Please output the data below exactly as given, starting at its first line and stopping after the line that contains "# and the origin".

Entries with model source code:
══════

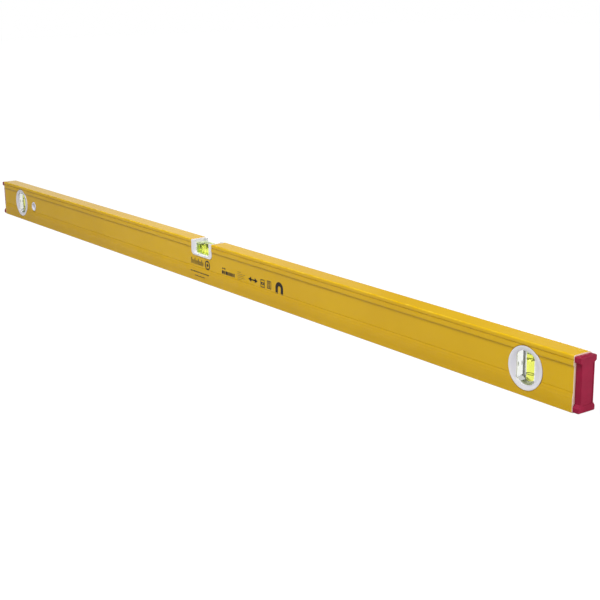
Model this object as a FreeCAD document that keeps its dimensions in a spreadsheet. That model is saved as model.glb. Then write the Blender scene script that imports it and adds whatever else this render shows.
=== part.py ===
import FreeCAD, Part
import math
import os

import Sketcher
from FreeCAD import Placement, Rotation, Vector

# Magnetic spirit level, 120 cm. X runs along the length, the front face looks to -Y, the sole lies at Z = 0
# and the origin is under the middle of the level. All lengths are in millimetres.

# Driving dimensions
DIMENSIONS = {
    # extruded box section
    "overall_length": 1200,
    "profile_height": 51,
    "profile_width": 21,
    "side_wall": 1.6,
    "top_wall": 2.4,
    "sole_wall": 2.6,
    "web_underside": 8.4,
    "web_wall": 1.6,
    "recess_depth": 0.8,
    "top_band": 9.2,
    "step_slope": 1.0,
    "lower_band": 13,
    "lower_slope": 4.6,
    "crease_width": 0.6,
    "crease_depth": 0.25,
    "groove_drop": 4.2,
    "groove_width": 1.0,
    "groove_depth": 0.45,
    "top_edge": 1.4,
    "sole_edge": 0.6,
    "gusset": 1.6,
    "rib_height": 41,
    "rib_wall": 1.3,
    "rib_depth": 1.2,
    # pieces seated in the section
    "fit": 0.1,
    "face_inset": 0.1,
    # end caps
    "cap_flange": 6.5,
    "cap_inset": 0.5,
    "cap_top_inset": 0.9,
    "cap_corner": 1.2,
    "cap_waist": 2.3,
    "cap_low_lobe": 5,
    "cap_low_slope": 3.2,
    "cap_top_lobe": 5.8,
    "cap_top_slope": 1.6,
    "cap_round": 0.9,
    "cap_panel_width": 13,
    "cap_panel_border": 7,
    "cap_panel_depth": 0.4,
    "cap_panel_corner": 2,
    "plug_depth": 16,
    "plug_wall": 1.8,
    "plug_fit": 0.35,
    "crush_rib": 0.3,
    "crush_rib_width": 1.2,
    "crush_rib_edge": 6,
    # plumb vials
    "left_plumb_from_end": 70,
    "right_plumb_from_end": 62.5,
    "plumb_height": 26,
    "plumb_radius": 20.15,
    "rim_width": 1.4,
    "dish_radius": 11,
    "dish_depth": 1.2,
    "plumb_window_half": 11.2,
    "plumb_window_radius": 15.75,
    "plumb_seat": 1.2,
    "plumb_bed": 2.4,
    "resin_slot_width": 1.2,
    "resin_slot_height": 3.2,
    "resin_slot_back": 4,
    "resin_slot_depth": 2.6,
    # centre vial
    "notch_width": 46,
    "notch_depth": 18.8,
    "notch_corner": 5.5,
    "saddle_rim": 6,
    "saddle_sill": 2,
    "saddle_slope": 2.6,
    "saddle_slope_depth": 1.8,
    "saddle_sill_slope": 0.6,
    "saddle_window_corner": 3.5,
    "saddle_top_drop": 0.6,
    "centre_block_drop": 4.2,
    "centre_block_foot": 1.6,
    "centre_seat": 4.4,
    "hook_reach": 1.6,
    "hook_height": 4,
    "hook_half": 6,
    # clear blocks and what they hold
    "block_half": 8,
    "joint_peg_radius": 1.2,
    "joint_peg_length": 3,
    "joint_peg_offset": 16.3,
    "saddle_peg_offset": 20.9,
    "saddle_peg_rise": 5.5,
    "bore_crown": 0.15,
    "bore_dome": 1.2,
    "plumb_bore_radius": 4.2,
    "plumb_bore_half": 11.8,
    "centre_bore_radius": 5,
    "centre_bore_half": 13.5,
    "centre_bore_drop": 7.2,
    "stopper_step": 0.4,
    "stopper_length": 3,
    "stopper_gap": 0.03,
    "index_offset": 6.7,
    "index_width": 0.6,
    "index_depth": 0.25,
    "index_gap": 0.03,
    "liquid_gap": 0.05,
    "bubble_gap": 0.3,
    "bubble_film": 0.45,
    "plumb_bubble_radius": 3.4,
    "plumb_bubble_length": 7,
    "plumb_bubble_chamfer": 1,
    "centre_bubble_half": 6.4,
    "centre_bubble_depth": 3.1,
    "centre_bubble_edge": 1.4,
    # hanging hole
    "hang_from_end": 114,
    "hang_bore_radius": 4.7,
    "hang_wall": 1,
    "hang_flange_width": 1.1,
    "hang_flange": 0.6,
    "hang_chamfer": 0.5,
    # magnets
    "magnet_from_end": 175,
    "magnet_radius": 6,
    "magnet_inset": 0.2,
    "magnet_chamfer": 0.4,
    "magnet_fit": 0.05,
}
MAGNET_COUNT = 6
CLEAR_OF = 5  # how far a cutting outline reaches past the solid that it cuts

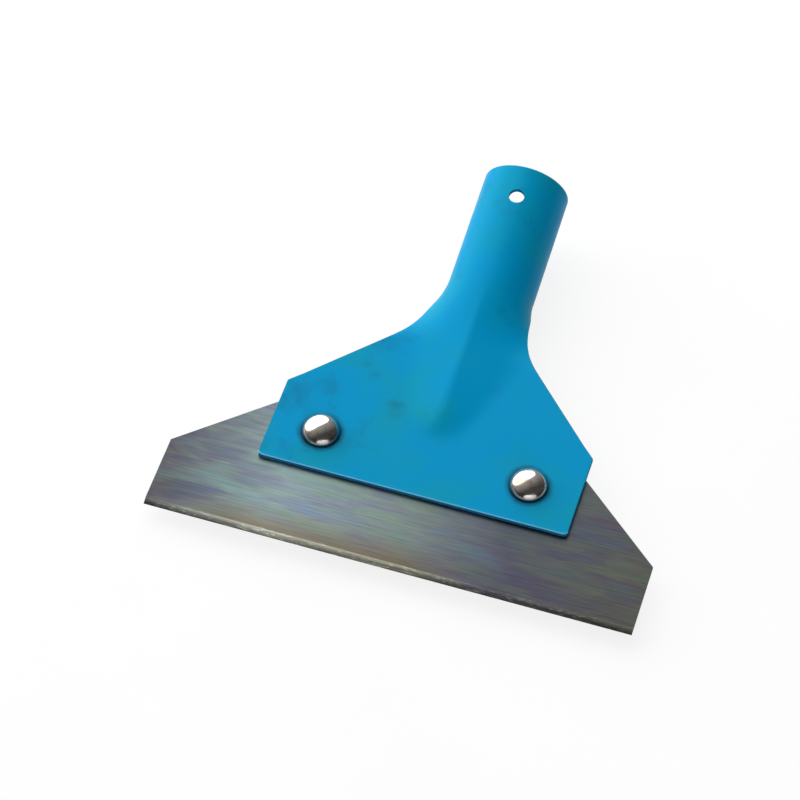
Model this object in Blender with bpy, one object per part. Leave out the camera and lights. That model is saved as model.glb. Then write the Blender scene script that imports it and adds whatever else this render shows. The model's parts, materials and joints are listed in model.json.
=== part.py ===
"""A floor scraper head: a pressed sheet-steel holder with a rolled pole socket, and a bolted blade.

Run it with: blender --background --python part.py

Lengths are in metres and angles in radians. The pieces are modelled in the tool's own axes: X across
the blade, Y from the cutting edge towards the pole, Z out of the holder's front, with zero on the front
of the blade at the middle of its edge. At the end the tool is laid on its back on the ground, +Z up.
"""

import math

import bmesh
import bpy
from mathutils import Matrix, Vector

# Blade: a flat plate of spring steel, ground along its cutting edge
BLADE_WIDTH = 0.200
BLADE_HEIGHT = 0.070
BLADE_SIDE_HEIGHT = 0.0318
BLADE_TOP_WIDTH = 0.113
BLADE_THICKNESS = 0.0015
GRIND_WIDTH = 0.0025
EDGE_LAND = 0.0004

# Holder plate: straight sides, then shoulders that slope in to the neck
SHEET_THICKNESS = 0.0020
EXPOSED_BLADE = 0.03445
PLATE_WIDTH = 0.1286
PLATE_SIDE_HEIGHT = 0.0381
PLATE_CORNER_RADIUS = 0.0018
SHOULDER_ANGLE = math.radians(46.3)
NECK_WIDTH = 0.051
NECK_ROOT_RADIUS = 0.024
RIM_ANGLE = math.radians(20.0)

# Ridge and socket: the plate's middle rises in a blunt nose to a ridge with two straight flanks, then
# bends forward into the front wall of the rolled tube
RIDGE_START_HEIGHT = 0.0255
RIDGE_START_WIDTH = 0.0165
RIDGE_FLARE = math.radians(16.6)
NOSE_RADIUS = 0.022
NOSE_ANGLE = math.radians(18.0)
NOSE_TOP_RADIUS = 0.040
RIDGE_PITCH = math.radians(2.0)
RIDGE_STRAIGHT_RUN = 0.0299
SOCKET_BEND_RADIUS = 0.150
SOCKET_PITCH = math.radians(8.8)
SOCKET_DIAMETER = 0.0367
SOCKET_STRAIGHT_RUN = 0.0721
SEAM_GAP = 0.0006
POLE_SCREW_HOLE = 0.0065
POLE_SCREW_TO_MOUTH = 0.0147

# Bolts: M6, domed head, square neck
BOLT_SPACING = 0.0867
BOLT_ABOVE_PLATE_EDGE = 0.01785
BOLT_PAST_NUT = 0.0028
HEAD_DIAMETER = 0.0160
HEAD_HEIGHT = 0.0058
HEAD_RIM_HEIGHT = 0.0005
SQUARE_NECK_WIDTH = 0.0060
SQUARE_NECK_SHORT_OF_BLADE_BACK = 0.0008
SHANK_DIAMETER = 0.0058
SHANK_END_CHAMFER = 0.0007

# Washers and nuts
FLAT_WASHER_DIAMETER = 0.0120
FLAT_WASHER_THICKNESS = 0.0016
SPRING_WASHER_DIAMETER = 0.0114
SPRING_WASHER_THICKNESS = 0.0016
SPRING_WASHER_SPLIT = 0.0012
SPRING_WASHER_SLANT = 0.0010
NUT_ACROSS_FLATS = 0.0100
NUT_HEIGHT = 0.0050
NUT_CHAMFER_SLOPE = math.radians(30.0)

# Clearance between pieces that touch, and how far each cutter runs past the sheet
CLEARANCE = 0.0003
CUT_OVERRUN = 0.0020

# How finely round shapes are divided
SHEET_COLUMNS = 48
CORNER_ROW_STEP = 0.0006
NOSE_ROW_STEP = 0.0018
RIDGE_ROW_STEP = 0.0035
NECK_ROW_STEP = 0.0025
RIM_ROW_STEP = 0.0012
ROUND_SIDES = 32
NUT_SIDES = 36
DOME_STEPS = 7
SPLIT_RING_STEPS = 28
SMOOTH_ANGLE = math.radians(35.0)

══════

COMPLETE RESPONSE:
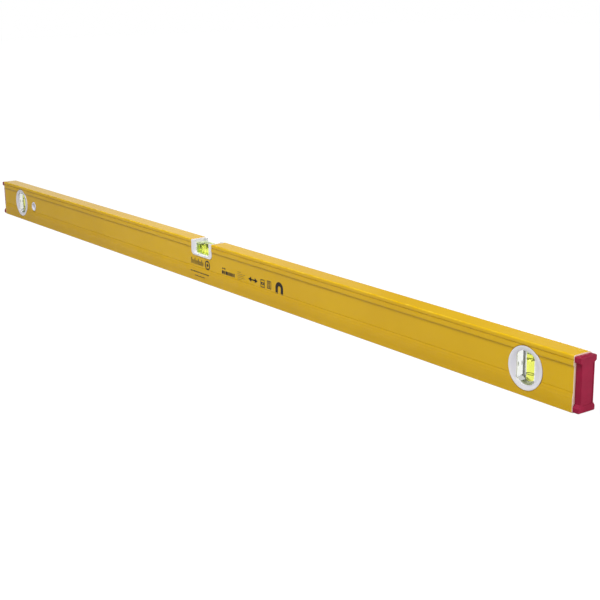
Model this object as a FreeCAD document that keeps its dimensions in a spreadsheet. That model is saved as model.glb. Then write the Blender scene script that imports it and adds whatever else this render shows.
=== part.py ===
import FreeCAD, Part
import math
import os

import Sketcher
from FreeCAD import Placement, Rotation, Vector

# Magnetic spirit level, 120 cm. X runs along the length, the front face looks to -Y, the sole lies at Z = 0
# and the origin is under the middle of the level. All lengths are in millimetres.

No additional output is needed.